Every line below should be repeated exactly.

__LISTED ENTRIES__:
▼

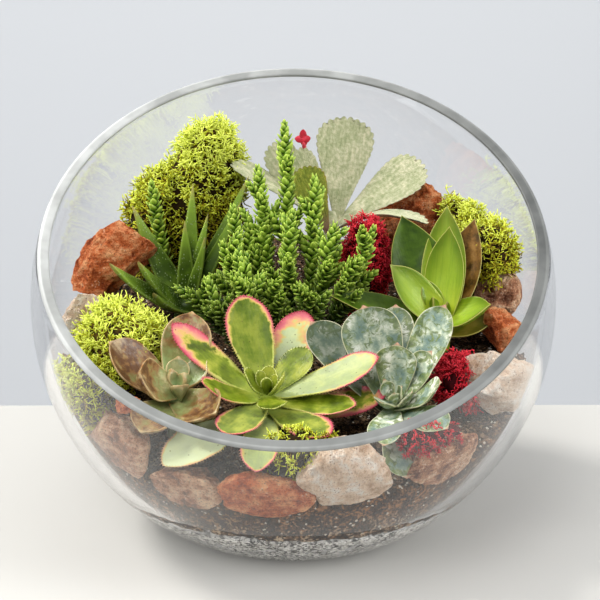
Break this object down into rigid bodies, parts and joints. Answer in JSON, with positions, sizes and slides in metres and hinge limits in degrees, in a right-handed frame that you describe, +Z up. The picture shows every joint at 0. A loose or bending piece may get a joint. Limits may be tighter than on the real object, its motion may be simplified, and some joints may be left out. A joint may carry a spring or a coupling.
{
  "type": "glass plant terrarium",
  "caption": "Round glass bowl with a slanting open rim, planted with succulents among moss and stones over soil and a layer of grit.",
  "frame": {"origin": "centre of the flat underside that the bowl stands on", "axes": "+Z up, -Y the front, where the slanting rim is lowest, +X to the right as seen from the front"},
  "size_m": [0.2038, 0.2009, 0.1677],
  "materials": {
    "clear_glass": "polished",
    "potting_soil": "matte",
    "drainage_grit": "matte",
    "cream_stone": "matte",
    "red_stone": "matte",
    "brown_stone": "matte",
    "green_moss": "matte",
    "red_moss": "matte",
    "aeonium_leaf": "satin",
    "blue_leaf": "matte",
    "green_leaf": "satin",
    "brown_leaf": "satin",
    "felted_leaf": "matte",
    "red_bud": "satin",
    "speckled_leaf": "satin",
    "scale_leaf": "satin"
  },
  "bodies": {
    "root": {"aeonium_heart": "aeonium_leaf", "aeonium_leaf_1": "aeonium_leaf", "aeonium_leaf_2": "aeonium_leaf", "aeonium_leaf_3": "aeonium_leaf", "aeonium_leaf_4": "aeonium_leaf", "aeonium_leaf_5": "aeonium_leaf", "aeonium_leaf_6": "aeonium_leaf", "aeonium_leaf_7": "aeonium_leaf", "aeonium_leaf_8": "aeonium_leaf", "blue_echeveria_heart": "blue_leaf", "blue_echeveria_leaf_1": "blue_leaf", "blue_echeveria_leaf_2": "blue_leaf", "blue_echeveria_leaf_3": "blue_leaf", "blue_echeveria_leaf_4": "blue_leaf", "blue_echeveria_leaf_5": "blue_leaf", "blue_echeveria_leaf_6": "blue_leaf", "brown_echeveria_heart": "brown_leaf", "brown_echeveria_leaf_1": "brown_leaf", "brown_echeveria_leaf_2": "brown_leaf", "brown_echeveria_leaf_3": "brown_leaf", "brown_echeveria_leaf_4": "brown_leaf", "brown_echeveria_leaf_5": "brown_leaf", "glass_bowl": "clear_glass", "green_echeveria_heart": "green_leaf", "green_echeveria_leaf_1": "green_leaf", "green_echeveria_leaf_2": "green_leaf", "green_echeveria_leaf_3": "green_leaf", "green_echeveria_leaf_4": "green_leaf", "green_echeveria_leaf_5": "green_leaf", "green_echeveria_leaf_6": "green_leaf", "grit_layer": "drainage_grit", "haworthia": "speckled_leaf", "kalanchoe_bud": "red_bud", "kalanchoe_leaf_1": "felted_leaf", "kalanchoe_leaf_2": "felted_leaf", "kalanchoe_leaf_3": "felted_leaf", "kalanchoe_leaf_4": "felted_leaf", "kalanchoe_leaf_5": "felted_leaf", "kalanchoe_stem": "felted_leaf", "moss_back_left": "green_moss", "moss_front": "green_moss", "moss_left": "green_moss", "moss_right_back": "green_moss", "pebble_terracotta": "red_stone", "red_moss_centre": "red_moss", "red_moss_front": "red_moss", "red_moss_right": "red_moss", "soil": "potting_soil", "stone_brown_front_left": "brown_stone", "stone_brown_right": "brown_stone", "stone_cream_front": "cream_stone", "stone_cream_left": "cream_stone", "stone_cream_right": "cream_stone", "stone_orange_right": "brown_stone", "stone_pink_front_left": "brown_stone", "stone_red_back_left": "red_stone", "stone_red_back_right": "red_stone", "stone_red_front": "red_stone", "stone_tan_front_right": "brown_stone", "watch_chain": "scale_leaf"}
  },
  "joints": []
}
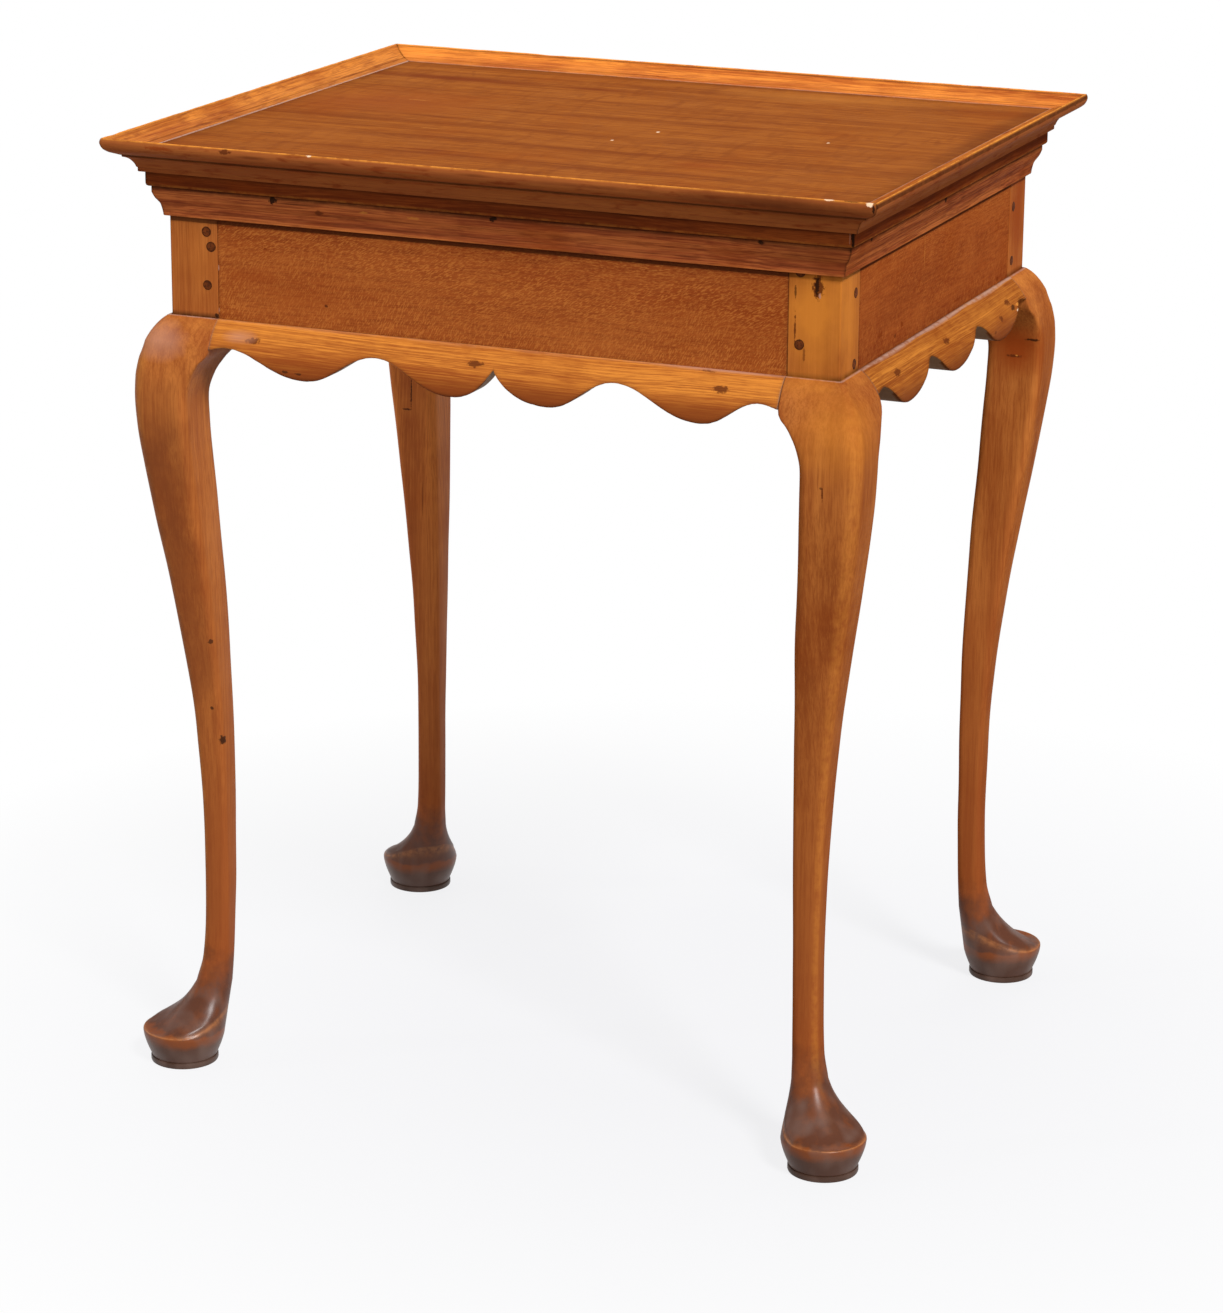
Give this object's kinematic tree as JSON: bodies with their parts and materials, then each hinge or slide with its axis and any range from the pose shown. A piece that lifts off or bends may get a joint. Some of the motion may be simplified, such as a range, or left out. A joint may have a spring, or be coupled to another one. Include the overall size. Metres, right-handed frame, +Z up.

▲

__FINISHED EXERCISE__:
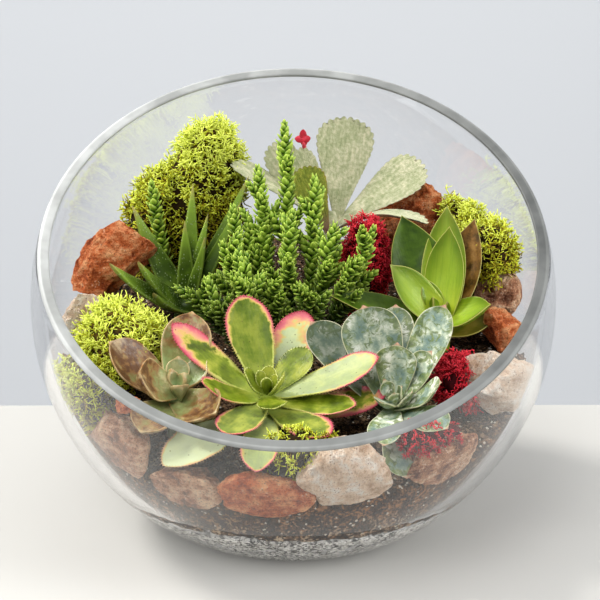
Break this object down into rigid bodies, parts and joints. Answer in JSON, with positions, sizes and slides in metres and hinge limits in degrees, in a right-handed frame that you describe, +Z up. The picture shows every joint at 0. A loose or bending piece may get a joint. Limits may be tighter than on the real object, its motion may be simplified, and some joints may be left out. A joint may carry a spring or a coupling.
{
  "type": "glass plant terrarium",
  "caption": "Round glass bowl with a slanting open rim, planted with succulents among moss and stones over soil and a layer of grit.",
  "frame": {"origin": "centre of the flat underside that the bowl stands on", "axes": "+Z up, -Y the front, where the slanting rim is lowest, +X to the right as seen from the front"},
  "size_m": [0.2038, 0.2009, 0.1677],
  "materials": {
    "clear_glass": "polished",
    "potting_soil": "matte",
    "drainage_grit": "matte",
    "cream_stone": "matte",
    "red_stone": "matte",
    "brown_stone": "matte",
    "green_moss": "matte",
    "red_moss": "matte",
    "aeonium_leaf": "satin",
    "blue_leaf": "matte",
    "green_leaf": "satin",
    "brown_leaf": "satin",
    "felted_leaf": "matte",
    "red_bud": "satin",
    "speckled_leaf": "satin",
    "scale_leaf": "satin"
  },
  "bodies": {
    "root": {"aeonium_heart": "aeonium_leaf", "aeonium_leaf_1": "aeonium_leaf", "aeonium_leaf_2": "aeonium_leaf", "aeonium_leaf_3": "aeonium_leaf", "aeonium_leaf_4": "aeonium_leaf", "aeonium_leaf_5": "aeonium_leaf", "aeonium_leaf_6": "aeonium_leaf", "aeonium_leaf_7": "aeonium_leaf", "aeonium_leaf_8": "aeonium_leaf", "blue_echeveria_heart": "blue_leaf", "blue_echeveria_leaf_1": "blue_leaf", "blue_echeveria_leaf_2": "blue_leaf", "blue_echeveria_leaf_3": "blue_leaf", "blue_echeveria_leaf_4": "blue_leaf", "blue_echeveria_leaf_5": "blue_leaf", "blue_echeveria_leaf_6": "blue_leaf", "brown_echeveria_heart": "brown_leaf", "brown_echeveria_leaf_1": "brown_leaf", "brown_echeveria_leaf_2": "brown_leaf", "brown_echeveria_leaf_3": "brown_leaf", "brown_echeveria_leaf_4": "brown_leaf", "brown_echeveria_leaf_5": "brown_leaf", "glass_bowl": "clear_glass", "green_echeveria_heart": "green_leaf", "green_echeveria_leaf_1": "green_leaf", "green_echeveria_leaf_2": "green_leaf", "green_echeveria_leaf_3": "green_leaf", "green_echeveria_leaf_4": "green_leaf", "green_echeveria_leaf_5": "green_leaf", "green_echeveria_leaf_6": "green_leaf", "grit_layer": "drainage_grit", "haworthia": "speckled_leaf", "kalanchoe_bud": "red_bud", "kalanchoe_leaf_1": "felted_leaf", "kalanchoe_leaf_2": "felted_leaf", "kalanchoe_leaf_3": "felted_leaf", "kalanchoe_leaf_4": "felted_leaf", "kalanchoe_leaf_5": "felted_leaf", "kalanchoe_stem": "felted_leaf", "moss_back_left": "green_moss", "moss_front": "green_moss", "moss_left": "green_moss", "moss_right_back": "green_moss", "pebble_terracotta": "red_stone", "red_moss_centre": "red_moss", "red_moss_front": "red_moss", "red_moss_right": "red_moss", "soil": "potting_soil", "stone_brown_front_left": "brown_stone", "stone_brown_right": "brown_stone", "stone_cream_front": "cream_stone", "stone_cream_left": "cream_stone", "stone_cream_right": "cream_stone", "stone_orange_right": "brown_stone", "stone_pink_front_left": "brown_stone", "stone_red_back_left": "red_stone", "stone_red_back_right": "red_stone", "stone_red_front": "red_stone", "stone_tan_front_right": "brown_stone", "watch_chain": "scale_leaf"}
  },
  "joints": []
}
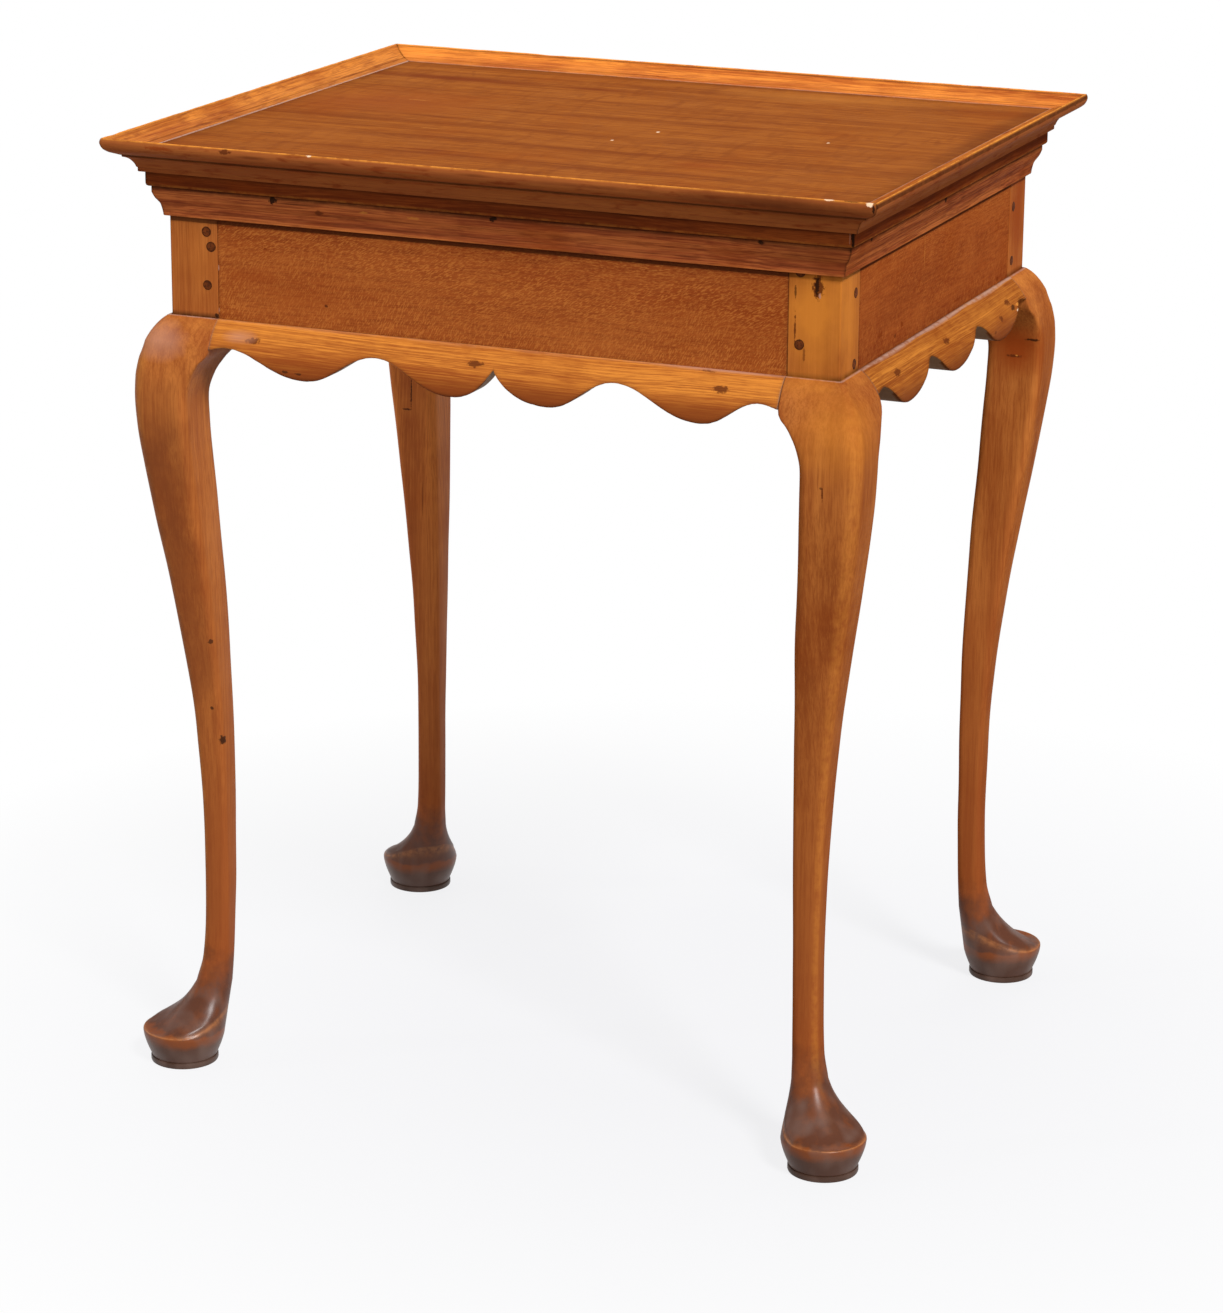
Give this object's kinematic tree as JSON: bodies with their parts and materials, then each hinge or slide with its axis and any range from the pose shown. A piece that lifts off or bends may get a joint. Some of the motion may be simplified, such as a range, or left out. A joint may have a spring, or be coupled to another one. Include the overall size. Metres, right-handed frame, +Z up.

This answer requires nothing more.